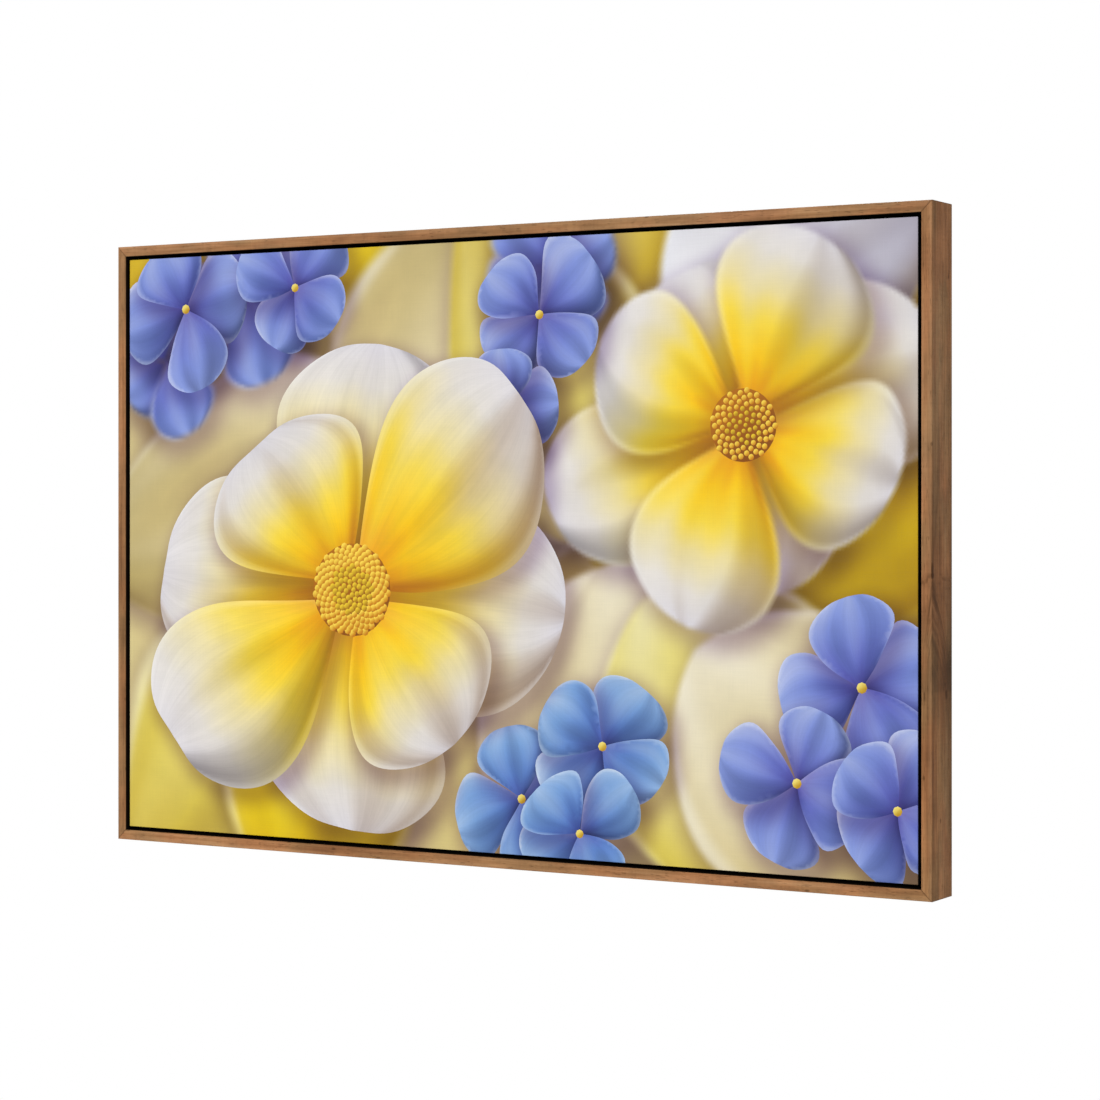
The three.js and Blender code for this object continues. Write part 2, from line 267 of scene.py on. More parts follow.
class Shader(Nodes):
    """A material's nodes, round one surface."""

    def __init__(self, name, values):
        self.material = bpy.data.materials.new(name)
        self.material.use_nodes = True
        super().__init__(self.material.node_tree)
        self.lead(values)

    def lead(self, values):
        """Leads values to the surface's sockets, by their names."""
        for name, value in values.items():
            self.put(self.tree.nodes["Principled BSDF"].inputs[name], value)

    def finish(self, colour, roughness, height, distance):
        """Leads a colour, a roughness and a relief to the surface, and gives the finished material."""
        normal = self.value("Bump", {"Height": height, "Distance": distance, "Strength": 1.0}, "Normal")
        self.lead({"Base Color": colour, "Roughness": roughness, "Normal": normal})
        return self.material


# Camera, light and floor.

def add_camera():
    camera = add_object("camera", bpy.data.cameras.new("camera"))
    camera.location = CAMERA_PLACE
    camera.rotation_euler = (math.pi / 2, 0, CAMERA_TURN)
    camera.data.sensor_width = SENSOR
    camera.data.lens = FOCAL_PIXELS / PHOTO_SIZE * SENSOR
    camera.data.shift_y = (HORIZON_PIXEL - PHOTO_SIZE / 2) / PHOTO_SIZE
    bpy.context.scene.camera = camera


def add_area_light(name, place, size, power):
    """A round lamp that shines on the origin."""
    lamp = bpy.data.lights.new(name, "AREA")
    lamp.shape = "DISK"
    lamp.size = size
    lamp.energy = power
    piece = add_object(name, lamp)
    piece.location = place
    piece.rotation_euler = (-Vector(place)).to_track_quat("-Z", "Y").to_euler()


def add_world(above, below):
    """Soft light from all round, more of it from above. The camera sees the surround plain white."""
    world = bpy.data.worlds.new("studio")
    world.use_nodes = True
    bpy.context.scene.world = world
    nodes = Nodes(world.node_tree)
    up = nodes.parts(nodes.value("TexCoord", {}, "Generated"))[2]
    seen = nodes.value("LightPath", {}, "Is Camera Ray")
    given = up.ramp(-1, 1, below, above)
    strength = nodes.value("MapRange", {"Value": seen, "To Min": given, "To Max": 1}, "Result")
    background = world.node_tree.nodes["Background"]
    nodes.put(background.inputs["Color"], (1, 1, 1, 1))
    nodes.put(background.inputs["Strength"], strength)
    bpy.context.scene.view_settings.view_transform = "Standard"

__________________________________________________

__Work to do__
Reproduce verbatim only this range: the first line of the material through the line that contains "self.lead(values)", inclusive.

__Answer for this exercise__
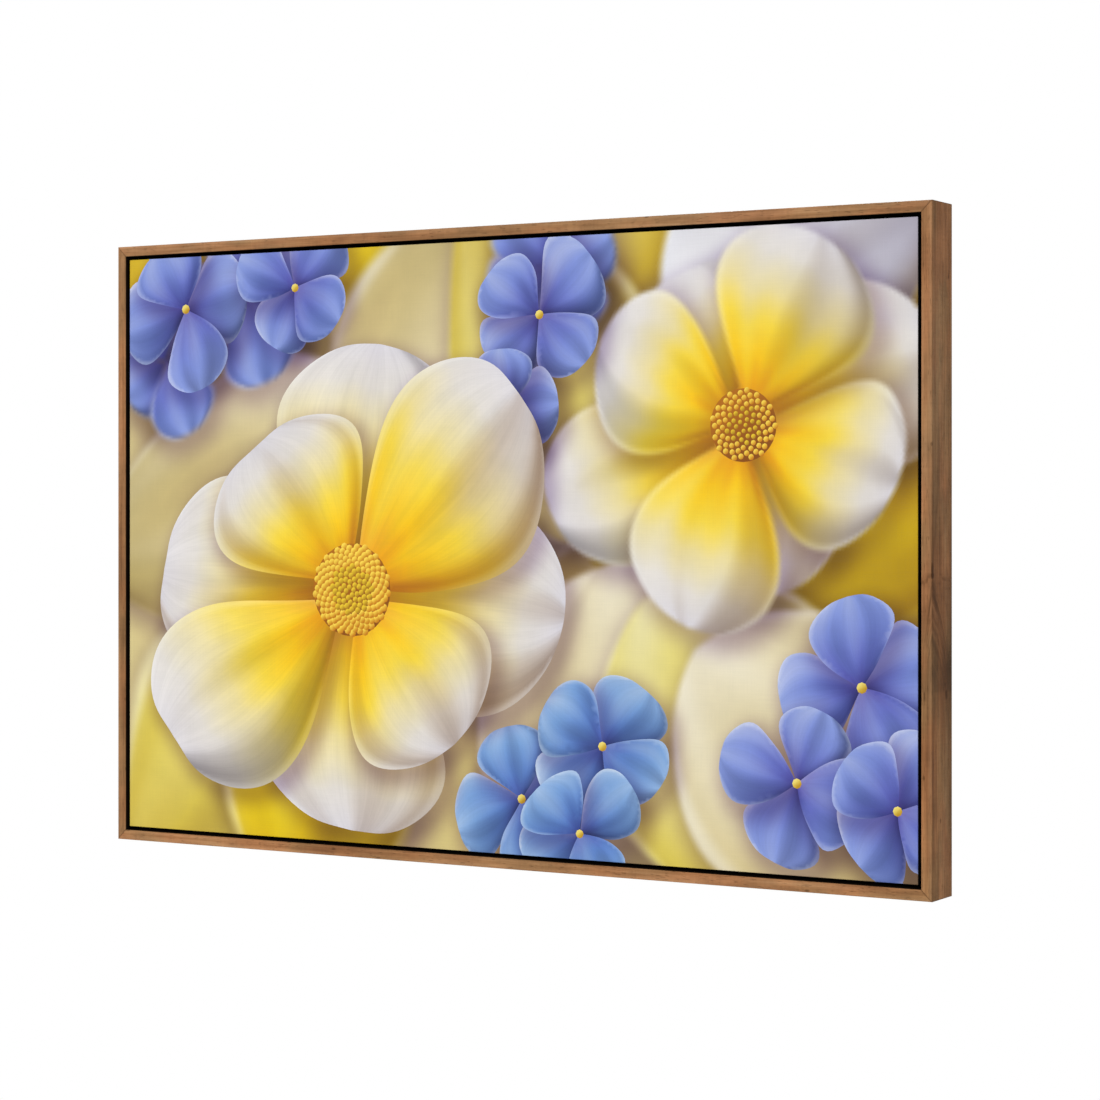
The three.js and Blender code for this object continues. Write part 2, from line 267 of scene.py on. More parts follow.
class Shader(Nodes):
    """A material's nodes, round one surface."""

    def __init__(self, name, values):
        self.material = bpy.data.materials.new(name)
        self.material.use_nodes = True
        super().__init__(self.material.node_tree)
        self.lead(values)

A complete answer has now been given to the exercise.